Which is SO FRUSTRATING because otherwise I really like the examination of the eye-for-an-eye approach to justice.  The image of Six killing herself - specifically in the name of human justice - puts this right out in the open.  Is this what you want?  Is this what we all want?  Senseless death of our own?  Some of them, yes; some of them did until they saw it with their own eyes.  Sam, holding the gun and staring down in horror, doesn't even know who his own are any more, and he'll aim everywhere and nowhere and he's so very dangerous and at his very best all at the same time, as he kneels to comfort Boomer as she dies.  (He knows this himself, instinctively tries to put his hands in the plasma and get some answers, but he needs to be alone to do it safely - the way the plasma is there to remind us that the Cylons can never be.)

And is it even all worthwhile?  What if we do figure it [how to escape the Ones' faction] out...do we just keep running...do we act like we made the humans act?  Do we just chase down the hybrids' end of line, is it even worth being reborn, when it'll eventually all end with us on our knees and shot from behind?  Emily asks almost exactly the same thing, why do we fight so hard for a few more days, why even bother?

Laura going through this as if the cancer is her story is actually damaging my opinion of the entire show.  Isn't that something everyone with a chronic illness fears, that the illness is all there is to them, that it's not just going to take their lives but their spirits and their stories?  So then for her to have to go through this...it's not that MM isn't doing a beautiful job, it's that it's sheer emotional manipulation and it's making me unhappy without furthering the story.  I can't watch Laura hurt like this.  I can't.  This is the worst episode ever.

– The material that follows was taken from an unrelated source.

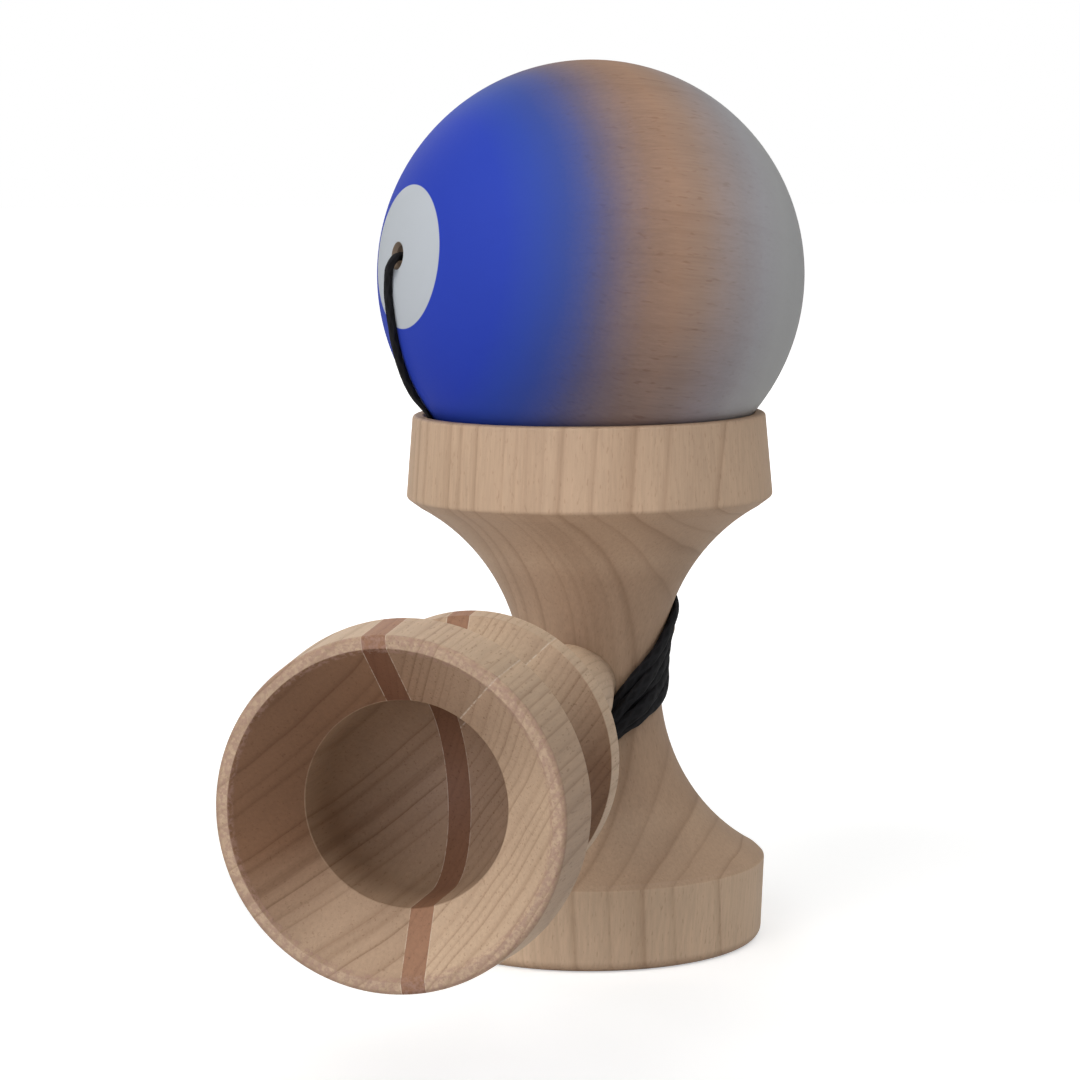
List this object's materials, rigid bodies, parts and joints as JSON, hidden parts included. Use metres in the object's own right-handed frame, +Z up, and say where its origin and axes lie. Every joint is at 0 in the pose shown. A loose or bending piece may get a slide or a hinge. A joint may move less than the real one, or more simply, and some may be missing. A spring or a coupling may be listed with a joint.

She never even gets to have friends.  I hate this so much I can't deal with it.  There was Elosha, who died.  There was Billy, who died, and now she can't bring herself to let Tory in in the same way, which is good because Tory is skipping merrily down the darkest of paths no matter how much Laura depends on her.  And now Emily.  She has fantastic relationships with other characters in that they're interesting, but she doesn't have friends.  All she has is Bill, and aside from my many reservations about him, that's not reciprocated - he has his son and his crew and Tigh.  Hell even the Cylons have each other as co-conspirators, even if they wouldn't choose to hang out for fun.  She is so alone.

She doesn't even have her faith the way we thought she did.  She doesn't seem to be entirely putting on a show when it comes to the scriptures as useful tools to find Earth, but even she doesn't trust their divinity, not when it comes to herself.  "They're not meant to be taken literally, Emily, they're metaphors."  And Emily's right that she's talking about herself when she's talking about her mother.  Her students would walk through fire for her...this woman, she seemed so eternal...so sure, so holy, so worthy of devotion, of walking through fire or flying off alone to a nuclear wasteland or staging a jailbreak or stealing an election; Laura could be describing herself and she's saying she with all of her courage in the face of everything that's happened to her is still so afraid.  I hate this.

But still.  Though I hate everything else that happens in this episode. You made me believe.  This is the show's language of love.  Not flowers or Grand Gestures or extolling of virtues or even weddings (we've seen marriages, we've never seen a wedding) but this.  I trust you, I take what you say on faith, you have earned a change in me and now we're each other just a little and I ask nothing from you but the chance to tell you I rejoice in us.  I believe you. EXCUSE ME, I HAVE A MYSTERIOUS  AND INEXPLICABLE FOGGY GLASSES SITUATION TO DEAL WITH.


other thoughts
  • Why do I have this horrible feeling Laura is going to appoint Lee as VP, die, and leave that little shit to smarm and Leesplain at the population unchecked forever and ever condescension without end amen?  I WOULD JUST EXPLODE.  TALK ME OFF THIS LEDGE, FOLKS.  All I want from this show is for Laura and Bill to get that cabin by the river and for Kara to beat up everyone!  IS THAT SO MUCH TO ASK?